Turbulence is a natural phenomenon in fluids that occurs when velocity gradients are high, resulting in disturbances in the flow domain as a function of space and time. Examples include smoke in the air, condensation of air on a wall, flows in a combustion chamber, ocean waves, stormy weather, atmospheres of planets, and interaction of the solar wind with magnetosphere, among others.

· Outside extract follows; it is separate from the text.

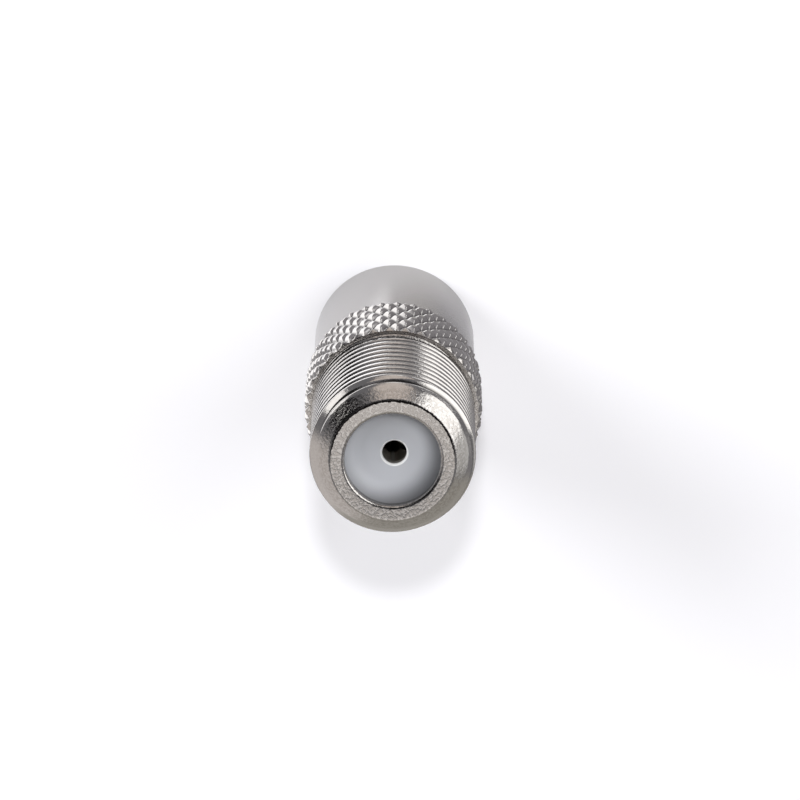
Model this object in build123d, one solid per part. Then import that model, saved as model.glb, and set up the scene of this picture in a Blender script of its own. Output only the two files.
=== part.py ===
from build123d import *
from math import ceil, cos, pi, radians, sin, tan
import os

# Adapter between a screw-on F plug and a push-on aerial socket. It stands on the rim of its
# plug barrel: Z is the common axis, Z = 0 the rim, and the threaded jack points up.

# Plug barrel, smooth outside and hollow round the pin
PLUG_D = 9.5
PLUG_LENGTH = 8.8
PLUG_BORE_D = 8.3
PLUG_CAVITY_DEPTH = 9.4
RIM_CHAMFER = 0.12
MOUTH_CHAMFER = 0.2

# Knurled collar
COLLAR_D = 10.3
COLLAR_LENGTH = 5.4
COLLAR_CHAMFER = 0.22
KNURL_TEETH = 33
KNURL_ANGLE = 31
KNURL_DEPTH = 0.3
KNURL_FLAT = 0.05

# Threaded jack barrel, plain at the crests of its 3/8 inch thread, which are cut a little under
# size. The nose is bevelled, and the crests taper where the thread starts.
JACK_D = 9.44
JACK_LENGTH = 9.15
NOSE_D = 7.2
NOSE_BEVEL = 0.73
NOSE_EASE = 0.1
TAPER_LENGTH = 1.3
TAPER_D = 8.66

# Rolled lip that holds the front insulator
LIP_BORE_D = 5.44
LIP_DEPTH = 0.6
LIP_ROUND = 0.2
LIP_SAG = 0.045

# Bore behind the lip, and the web that both insulators seat against
JACK_BORE_D = 6.6
WEB_THICKNESS = 1.2
WEB_BORE_D = 4.4

# Insulators
FIT_CLEARANCE = 0.02
DISH_DEPTH = 0.95
ENTRY_D = 1.4
ENTRY_LENGTH = 0.6
ENTRY_FLARE = 0.08
REAR_THICKNESS = 2.7

# Plug pin with the flange that both insulators trap
PIN_D = 2.36
PIN_INSET = 0.3
PIN_TIP_D = 1.1
PIN_TIP_LENGTH = 1.0
PIN_TIP_SAG = 0.06
PIN_SEAT_D = 2.7
FLANGE_D = 3.4
FLANGE_THICKNESS = 0.6
TAIL_D = 1.9
TAIL_LENGTH = 2.2
TAIL_HOLE_D = 1.0
TAIL_HOLE_DEPTH = 1.8

# Spring contact
CONTACT_D = 2.0
CONTACT_WAIST_D = 1.62
CONTACT_WALL = 0.4
CONTACT_MOUTH_GAP = 0.15
CONTACT_BASE = 0.8
MOUTH_LENGTH = 0.5
PINCH_LENGTH = 0.9
SLOT_WIDTH = 0.25
SLOT_COUNT = 4
SPRING_ROOM = 0.25

# Heights worked out from the sizes above
COLLAR_Z = PLUG_LENGTH
SHOULDER_Z = COLLAR_Z + COLLAR_LENGTH
FACE_Z = SHOULDER_Z + JACK_LENGTH
REAR_FACE_Z = PLUG_CAVITY_DEPTH
WEB_Z = REAR_FACE_Z + REAR_THICKNESS
SEAT_Z = WEB_Z + WEB_THICKNESS
LIP_Z = FACE_Z - LIP_DEPTH
DISH_Z = LIP_Z - DISH_DEPTH
CAVITY_Z = DISH_Z - ENTRY_LENGTH
MOUTH_Z = CAVITY_Z - CONTACT_MOUTH_GAP
FLANGE_Z = SEAT_Z - FLANGE_THICKNESS
TAIL_Z = SEAT_Z + TAIL_LENGTH


def section(*corners):
    """Half section through the axis, from its corners as (radius, height)."""
    return make_face(Plane.XZ * Polyline(*corners, close=True))


def turned(*corners):
    """Solid of revolution about the Z axis."""
    return revolve(section(*corners), Axis.Z)


def rod(diameter, bottom, top):
    """Plain cylinder on the axis."""
    return Pos(0, 0, bottom) * Cylinder(
        diameter / 2, top - bottom, align=(Align.CENTER, Align.CENTER, Align.MIN)
    )


def at(radius, turn, height):
    """Point on a circle about the axis, with its turn in radians."""
    return (radius * cos(turn), radius * sin(turn), height)


def pyramid(turn, height, tooth, row_height):
    """Faces of one tooth of the knurl: a four-sided pyramid with its tip cut flat."""
    radial = Vector(cos(turn), sin(turn), 0)
    crest = COLLAR_D / 2
    root = crest - KNURL_DEPTH
    sharp = crest + KNURL_FLAT
    tip = radial * sharp + Vector(0, 0, height)
    corners = [
        Vector(*at(root, turn + tooth / 2, height)),
        Vector(*at(root, turn, height + row_height)),
        Vector(*at(root, turn - tooth / 2, height)),
        Vector(*at(root, turn, height - row_height)),
    ]
    flat = [tip + (corner - tip) * ((sharp - crest) / (sharp - corner.dot(radial))) for corner in corners]
    sides = [(corners[i - 1], corners[i], flat[i], flat[i - 1]) for i in range(4)]
    return [Face(Wire.make_polygon(points)) for points in (*sides, flat)]


def diamond_form():
    """Column whose surface is the knurl, a little longer than the collar at both ends.

    Two crossing families of V grooves leave rows of pyramids, each row turned by half a tooth
    against the one below, so that the grooves run from row to row.
    """
    root = COLLAR_D / 2 - KNURL_DEPTH
    tooth = 2 * pi / KNURL_TEETH
    row_height = pi * COLLAR_D / KNURL_TEETH / tan(radians(KNURL_ANGLE)) / 2
    rows = ceil(COLLAR_LENGTH / row_height) + 1
    middle = COLLAR_Z + COLLAR_LENGTH / 2
    faces = []
    for row in range(rows):
        height = middle + (row - (rows - 1) / 2) * row_height
        for step in range(KNURL_TEETH):
            faces += pyramid((step + row / 2) * tooth, height, tooth, row_height)
    for row, way in ((0, -1), (rows - 1, 1)):
        height = middle + (row - (rows - 1) / 2) * row_height
        rim = [at(root, (step + row / 2) * tooth, height + way * row_height) for step in range(KNURL_TEETH)]
        notch = [at(root, (step + row / 2 - 0.5) * tooth, height) for step in range(KNURL_TEETH)]
        faces.append(Face(Wire.make_polygon(rim)))
        faces += [
            Face(Wire.make_polygon((rim[step - 1], rim[step], notch[step]))) for step in range(KNURL_TEETH)
        ]
    return Solid(Shell(faces))


def knurled_collar():
    """Collar blank with both rims bevelled, then pressed to the diamond form."""
    bevelled = COLLAR_D / 2 - COLLAR_CHAMFER
    over_all = COLLAR_D / 2 + KNURL_FLAT
    bevel = over_all - bevelled
    blank = turned(
        (0, COLLAR_Z),
        (bevelled, COLLAR_Z),
        (over_all, COLLAR_Z + bevel),
        (over_all, SHOULDER_Z - bevel),
        (bevelled, SHOULDER_Z),
        (0, SHOULDER_Z),
    )
    return blank & diamond_form()


def plug_barrel():
    """Outside of the smooth barrel, with its rim bevelled."""
    radius = PLUG_D / 2
    return turned(
        (0, 0),
        (radius - RIM_CHAMFER, 0),
        (radius, RIM_CHAMFER),
        (radius, COLLAR_Z),
        (0, COLLAR_Z),
    )


def jack_barrel():
    """Outside of the jack barrel: crest cylinder, tapered start, bevel and eased flat nose."""
    barrel = turned(
        (0, SHOULDER_Z),
        (JACK_D / 2, SHOULDER_Z),
        (JACK_D / 2, FACE_Z - NOSE_BEVEL - TAPER_LENGTH),
        (TAPER_D / 2, FACE_Z - NOSE_BEVEL),
        (NOSE_D / 2, FACE_Z),
        (0, FACE_Z),
    )
    nose = barrel.edges().filter_by(GeomType.CIRCLE).sort_by(Axis.Z)[-1]
    return chamfer(nose, NOSE_EASE)


def body_bore():
    """Everything bored out of the body, from the plug's mouth to the rounded edge of the lip."""
    lip_edge = (LIP_BORE_D / 2, FACE_Z - LIP_ROUND)
    face_edge = (LIP_BORE_D / 2 + LIP_ROUND, FACE_Z)
    walls = Polyline(
        face_edge,
        (0, FACE_Z),
        (0, 0),
        (PLUG_BORE_D / 2 + MOUTH_CHAMFER, 0),
        (PLUG_BORE_D / 2, MOUTH_CHAMFER),
        (PLUG_BORE_D / 2, WEB_Z),
        (WEB_BORE_D / 2, WEB_Z),
        (WEB_BORE_D / 2, SEAT_Z),
        (JACK_BORE_D / 2, SEAT_Z),
        (JACK_BORE_D / 2, LIP_Z),
        (LIP_BORE_D / 2, LIP_Z),
        lip_edge,
    )
    edge = SagittaArc(lip_edge, face_edge, -LIP_SAG)
    return revolve(make_face(Plane.XZ * (walls + edge)), Axis.Z)


def body():
    """Threaded jack barrel, knurled collar and plug barrel, turned from one bar."""
    turned_bar = plug_barrel() + knurled_collar() + jack_barrel()
    return turned_bar - body_bore()


def front_insulator():
    """Moulded plug with a dished face, the wire's entry hole and room for the contact."""
    outer = JACK_BORE_D / 2 - FIT_CLEARANCE
    room = CONTACT_D / 2 + SPRING_ROOM
    return turned(
        (outer, SEAT_Z),
        (outer, LIP_Z),
        (LIP_BORE_D / 2, LIP_Z),
        (ENTRY_D / 2 + ENTRY_FLARE, DISH_Z),
        (ENTRY_D / 2, DISH_Z - ENTRY_FLARE),
        (ENTRY_D / 2, CAVITY_Z),
        (room, CAVITY_Z),
        (room, SEAT_Z),
    )


def rear_insulator():
    """Moulded disc against the web, with a hub in the web's hole and a pocket for the flange."""
    hub = WEB_BORE_D / 2 - FIT_CLEARANCE
    outer = PLUG_BORE_D / 2 - FIT_CLEARANCE
    return turned(
        (PIN_SEAT_D / 2, REAR_FACE_Z),
        (outer, REAR_FACE_Z),
        (outer, WEB_Z),
        (hub, WEB_Z),
        (hub, SEAT_Z),
        (FLANGE_D / 2, SEAT_Z),
        (FLANGE_D / 2, FLANGE_Z),
        (PIN_SEAT_D / 2, FLANGE_Z),
    )


def plug_pin():
    """Turned pin: bullet tip, shank, thicker seat in the insulator, flange and drilled tail."""
    tip = (PIN_TIP_D / 2, PIN_INSET)
    tip_base = (PIN_D / 2, PIN_INSET + PIN_TIP_LENGTH)
    walls = Polyline(
        tip_base,
        (PIN_D / 2, REAR_FACE_Z),
        (PIN_SEAT_D / 2, REAR_FACE_Z),
        (PIN_SEAT_D / 2, FLANGE_Z),
        (FLANGE_D / 2, FLANGE_Z),
        (FLANGE_D / 2, SEAT_Z),
        (TAIL_D / 2, SEAT_Z),
        (TAIL_D / 2, TAIL_Z),
        (0, TAIL_Z),
        (0, PIN_INSET),
        tip,
    )
    nose = SagittaArc(tip, tip_base, -PIN_TIP_SAG)
    pin = revolve(make_face(Plane.XZ * (walls + nose)), Axis.Z)
    return pin - rod(TAIL_HOLE_D, TAIL_Z - TAIL_HOLE_DEPTH, TAIL_Z)


def spring_contact():
    """Socket on a stem in the pin's tail, slotted into tines that pinch the centre wire."""
    waist_top = MOUTH_Z - MOUTH_LENGTH
    waist_bottom = waist_top - PINCH_LENGTH
    tines_bottom = TAIL_Z + CONTACT_BASE
    outer = CONTACT_D / 2
    waist = CONTACT_WAIST_D / 2
    socket = turned(
        (0, TAIL_Z - TAIL_HOLE_DEPTH),
        (TAIL_HOLE_D / 2, TAIL_Z - TAIL_HOLE_DEPTH),
        (TAIL_HOLE_D / 2, TAIL_Z),
        (outer, TAIL_Z),
        (outer, tines_bottom),
        (waist, waist_bottom),
        (waist, waist_top),
        (outer, MOUTH_Z),
        (outer - CONTACT_WALL / 2, MOUTH_Z),
        (waist - CONTACT_WALL, waist_top),
        (waist - CONTACT_WALL, waist_bottom),
        (outer - CONTACT_WALL, tines_bottom),
        (0, tines_bottom),
    )
    slot = Pos(0, 0, tines_bottom) * Box(
        SLOT_WIDTH, CONTACT_D, MOUTH_Z - tines_bottom, align=(Align.CENTER, Align.MIN, Align.MIN)
    )
    for turn in range(SLOT_COUNT):
        socket -= Rot(0, 0, 360 * turn / SLOT_COUNT) * slot
    return socket


os.makedirs("parts", exist_ok=True)
for piece in (body, front_insulator, spring_contact, plug_pin, rear_insulator):
    export_step(piece(), f"parts/{piece.__name__}.step")
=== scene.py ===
import math

import bmesh
import bpy
from mathutils import Matrix, Vector


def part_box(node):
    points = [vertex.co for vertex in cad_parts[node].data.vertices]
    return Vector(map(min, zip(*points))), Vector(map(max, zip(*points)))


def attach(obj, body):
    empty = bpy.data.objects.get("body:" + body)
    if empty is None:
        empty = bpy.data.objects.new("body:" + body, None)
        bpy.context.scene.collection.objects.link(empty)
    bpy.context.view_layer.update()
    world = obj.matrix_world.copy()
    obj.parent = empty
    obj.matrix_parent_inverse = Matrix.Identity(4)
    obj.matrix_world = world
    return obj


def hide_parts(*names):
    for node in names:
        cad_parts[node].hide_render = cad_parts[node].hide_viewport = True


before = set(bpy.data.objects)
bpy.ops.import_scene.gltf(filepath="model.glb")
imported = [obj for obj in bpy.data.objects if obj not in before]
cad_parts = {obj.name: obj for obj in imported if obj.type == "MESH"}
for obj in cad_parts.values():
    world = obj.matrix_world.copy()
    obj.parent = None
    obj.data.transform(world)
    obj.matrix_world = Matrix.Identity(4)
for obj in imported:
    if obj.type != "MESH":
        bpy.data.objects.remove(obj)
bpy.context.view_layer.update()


# Body: one brass bar, turned to the thread's crests, the collar and the smooth plug barrel, then
# threaded, knurled, bored and plated with bright nickel. Once the front insulator is in, the jack's
# lip is rolled in over it, which leaves the lip's face rough and its edges ragged.
MM = 0.001
FACE_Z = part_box("body")[1].z
INSULATOR_LOW, INSULATOR_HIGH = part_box("front_insulator")
FIT_CLEARANCE = 0.02 * MM
NEAR = 0.001 * MM
SEAM_GAP = 0.002 * MM

COLLAR_R = 5.15 * MM
COLLAR_LOW_Z = 8.8 * MM
COLLAR_HIGH_Z = 14.2 * MM
COLLAR_BEVEL = 0.22 * MM
KNURL_TEETH = 33
KNURL_DEPTH = 0.25 * MM
KNURL_FLAT = 0.18 * MM
CELLS_PER_HALF_TOOTH = 6
KNURL_ROWS = 40

THREAD_R = 4.72 * MM
THREAD_DEPTH = 0.43 * MM
THREAD_PITCH = 25.4 / 32 * MM
CREST_WIDTH = 0.34 * MM
ROOT_ROUND = 0.1 * MM
FIRST_GROOVE = 0.94 * MM
TURNS_TO_NOSE = 4.25
NOSE_R = 3.6 * MM
NOSE_ROUND = 0.28 * MM
THREAD_TOP = FACE_Z - (THREAD_R - THREAD_DEPTH - NOSE_R)
BEVEL_SLOPE = 0.72
BEVEL_START = 0.2
ROWS_PER_PITCH = 16
SPARE_TURNS = 3.0
COLUMNS = 192

BARREL_R = 4.75 * MM
RIM_ROUND = 0.12 * MM
PLUG_BORE_R = 4.15 * MM
MOUTH_CHAMFER = 0.2 * MM
WEB_BORE_R = 2.2 * MM
WEB_Z = 12.1 * MM
LIP_BORE_R = 2.72 * MM
LIP_ROUND = 0.2 * MM
LIP_SINK = 0.06 * MM
SMALL_ROUND = 0.04 * MM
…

Although turbulence has been the subject of intensive study for the past century, it appears that many difficulties still remain unresolved, particularly in flows with high Mach numbers and high Reynolds numbers. Turbulent flows arise in contact with walls or in between two neighboring layers of different velocities. They result from unstable waves generated from laminar flows as the Reynolds number increases downstream. With velocity gradients increasing, the flow becomes rotational, leading to a vigorous stretching of vortex lines, which cannot be supported in two dimensions. Thus, turbulent flows are always physically three-dimensional, typical of random fluctuations. This makes 2-D simplifications unacceptable in most of the numerical simulation.

In turbulent flows, large and small scales of continuous energy spectrum, which are proportional to the size of eddy motions, are mixed. Here, eddies are overlapping in space, with large ones carrying small ones. In this process, the turbulent kinetic energy transfers from larger eddies to smaller ones, with the smallest eddies eventually dissipating into heat through molecular viscosity. In direct numerical simulation (DNS), a refined mesh is used so that all of these scales, large and small, are resolved. This is known as the deterministic method.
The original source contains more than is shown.